Quote the records below word for word, please, from the very first line through the one that contains "# The origin", and nothing beyond it.
▬▬▬▬▬▬▬▬▬▬
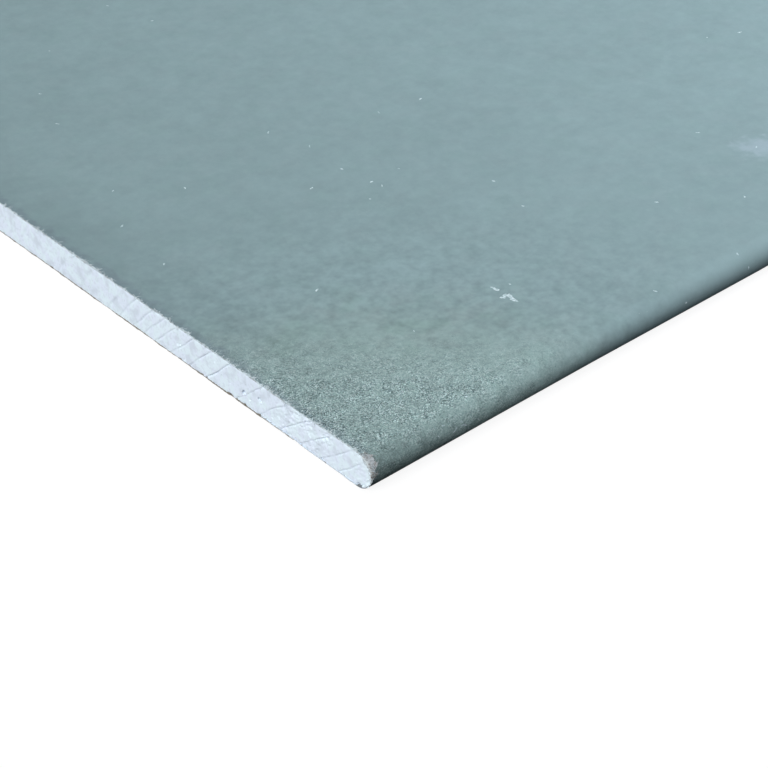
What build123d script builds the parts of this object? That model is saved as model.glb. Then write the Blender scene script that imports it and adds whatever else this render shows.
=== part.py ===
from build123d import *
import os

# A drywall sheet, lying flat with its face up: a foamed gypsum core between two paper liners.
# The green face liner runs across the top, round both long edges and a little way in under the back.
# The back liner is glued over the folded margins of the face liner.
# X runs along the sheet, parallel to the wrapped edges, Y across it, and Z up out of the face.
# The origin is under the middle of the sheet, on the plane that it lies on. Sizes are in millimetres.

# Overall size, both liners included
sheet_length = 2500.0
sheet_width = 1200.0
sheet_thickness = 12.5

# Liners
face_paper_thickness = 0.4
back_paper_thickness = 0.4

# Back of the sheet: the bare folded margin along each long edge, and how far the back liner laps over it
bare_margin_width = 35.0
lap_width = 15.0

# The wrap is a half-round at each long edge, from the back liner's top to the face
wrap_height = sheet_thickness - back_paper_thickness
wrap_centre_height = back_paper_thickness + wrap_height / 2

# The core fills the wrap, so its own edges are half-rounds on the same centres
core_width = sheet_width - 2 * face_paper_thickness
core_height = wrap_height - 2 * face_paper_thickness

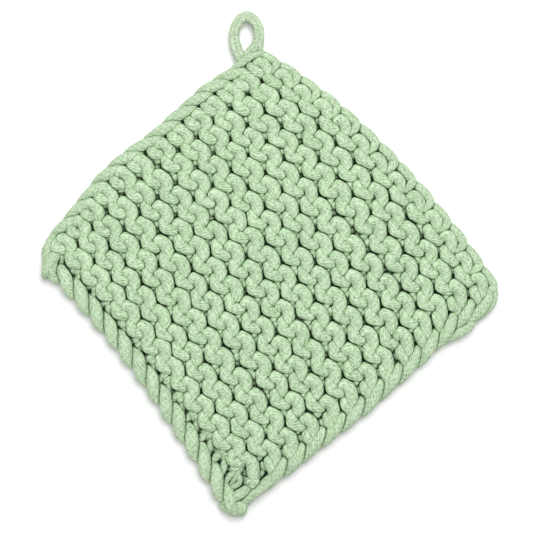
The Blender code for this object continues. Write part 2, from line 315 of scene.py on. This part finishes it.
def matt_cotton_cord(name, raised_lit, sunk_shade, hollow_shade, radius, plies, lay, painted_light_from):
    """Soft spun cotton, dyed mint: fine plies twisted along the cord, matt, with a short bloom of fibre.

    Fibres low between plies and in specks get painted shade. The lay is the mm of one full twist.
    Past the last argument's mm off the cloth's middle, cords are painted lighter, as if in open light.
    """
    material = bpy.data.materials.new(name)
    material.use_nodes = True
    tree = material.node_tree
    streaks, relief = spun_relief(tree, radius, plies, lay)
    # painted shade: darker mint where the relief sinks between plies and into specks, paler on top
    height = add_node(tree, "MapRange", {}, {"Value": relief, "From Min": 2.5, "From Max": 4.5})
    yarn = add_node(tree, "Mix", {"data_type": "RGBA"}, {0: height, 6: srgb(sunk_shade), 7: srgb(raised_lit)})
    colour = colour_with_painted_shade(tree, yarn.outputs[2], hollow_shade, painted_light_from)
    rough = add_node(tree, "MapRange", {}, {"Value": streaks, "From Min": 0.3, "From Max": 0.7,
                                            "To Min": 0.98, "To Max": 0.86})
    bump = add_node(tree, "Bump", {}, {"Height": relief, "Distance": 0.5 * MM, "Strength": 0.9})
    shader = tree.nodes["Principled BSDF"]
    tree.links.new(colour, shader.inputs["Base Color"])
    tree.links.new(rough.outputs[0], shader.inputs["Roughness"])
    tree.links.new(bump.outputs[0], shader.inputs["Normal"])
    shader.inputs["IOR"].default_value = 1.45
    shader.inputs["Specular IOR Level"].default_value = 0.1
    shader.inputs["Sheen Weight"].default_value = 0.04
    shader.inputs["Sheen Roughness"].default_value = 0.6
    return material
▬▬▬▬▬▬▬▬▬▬
-- Answer for this exercise --
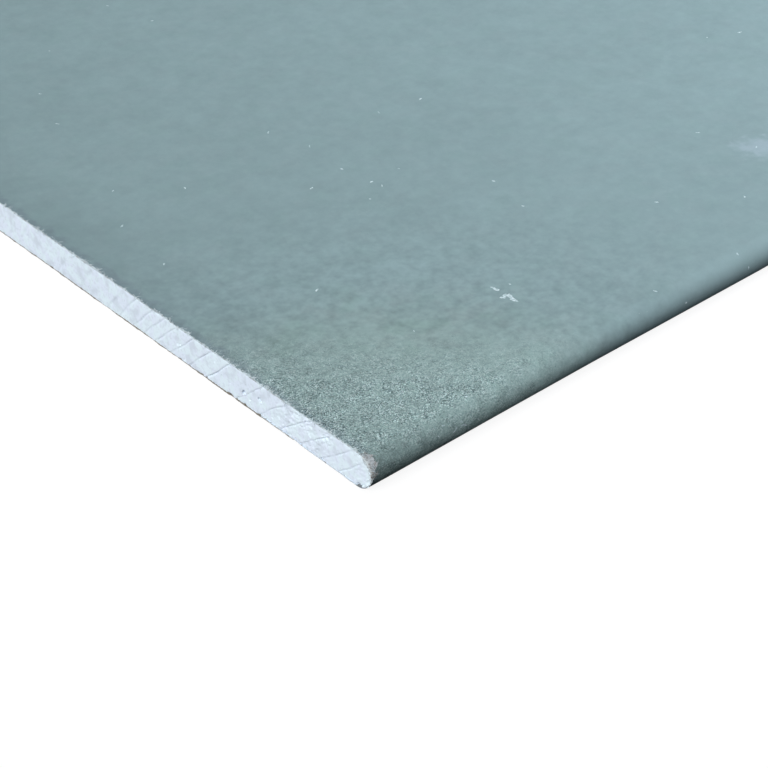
What build123d script builds the parts of this object? That model is saved as model.glb. Then write the Blender scene script that imports it and adds whatever else this render shows.
=== part.py ===
from build123d import *
import os

# A drywall sheet, lying flat with its face up: a foamed gypsum core between two paper liners.
# The green face liner runs across the top, round both long edges and a little way in under the back.
# The back liner is glued over the folded margins of the face liner.
# X runs along the sheet, parallel to the wrapped edges, Y across it, and Z up out of the face.
# The origin is under the middle of the sheet, on the plane that it lies on. Sizes are in millimetres.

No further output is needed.